Blockquotes can be added to either the Body (Enhanced) or Description (Enhanced) field. When adding a blockquote, you can select for your text to take a pullquote or blockquote style.

  • A blockquote is for a block quotation: longer text that is set off from the main text, often because it is from an external citation. Reserve blockquotes for text that is longer than four (4) lines, or multiple paragraphs. A blockquote should fall in the reading flow of the content.
  • A pullquote is styled in larger, more expressive text; it should be used to draw attention to short excerpts from the text and visually break up the page flow. If the pullquote is a quote rather than just an excerpt, attribution should be included.

This is an example of when you would use a blockquote style, because it is a lengthy quote that you’d like to surface purposefully in a particular order on the page:

The virtually unrestricted dynamics of the Walrasian general equilibrium system challenge a common interpretation of the Second Fundamental Theorem, namely, that redistribution followed by market exchange can implement any Pareto optimum. But without an account of how out-of-equilibrium behaviors of the market participants move the system to a competitive equilibrium, the Walrasian model does not show this.
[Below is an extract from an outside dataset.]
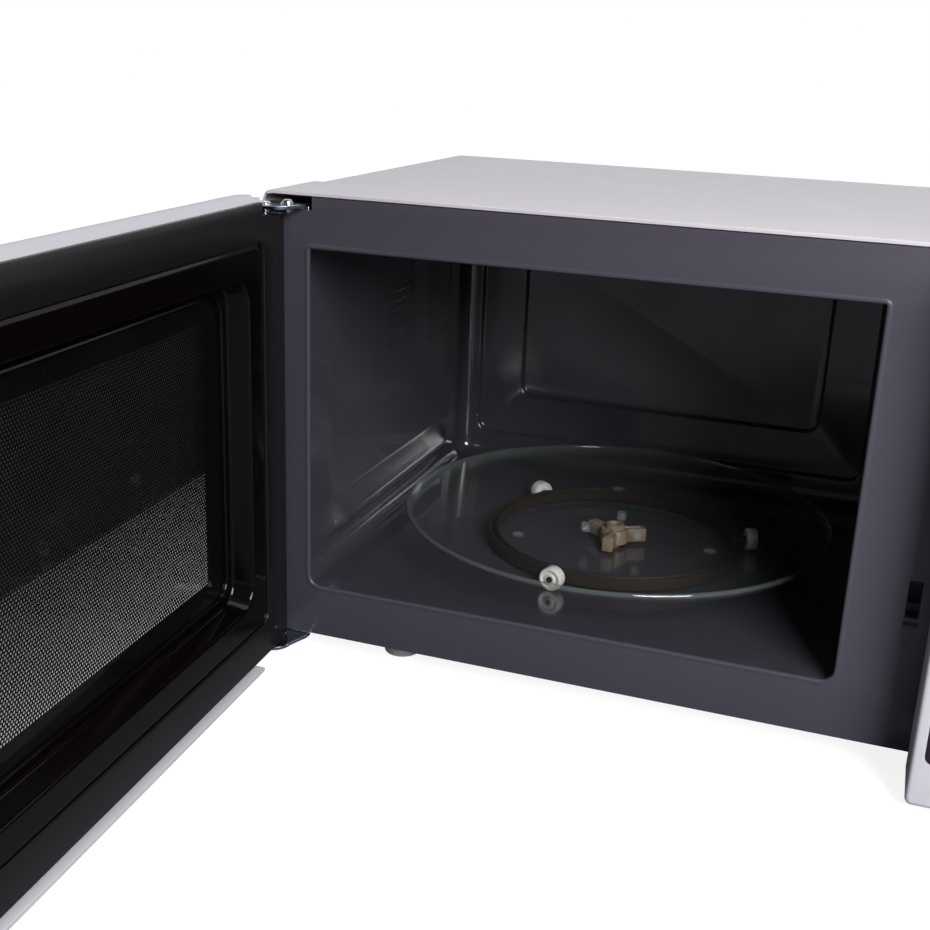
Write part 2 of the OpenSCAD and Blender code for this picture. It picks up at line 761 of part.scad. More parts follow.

All that Arrow and Hahn claim for it is that “in a certain sense any desired efficient allocation can be achieved by redistribution of initial assets followed by the achievement of an equilibrium.

Samuel Bowles in Microeconomics: Behavior, Institutions, and Evolution

This is an example of when you would use a pullquote style, because it is a short excerpt highlighting a key point from an article.

One year ago, Ukraine did not have an elected president, nor a representative and functioning parliament which could elect a legitimate government.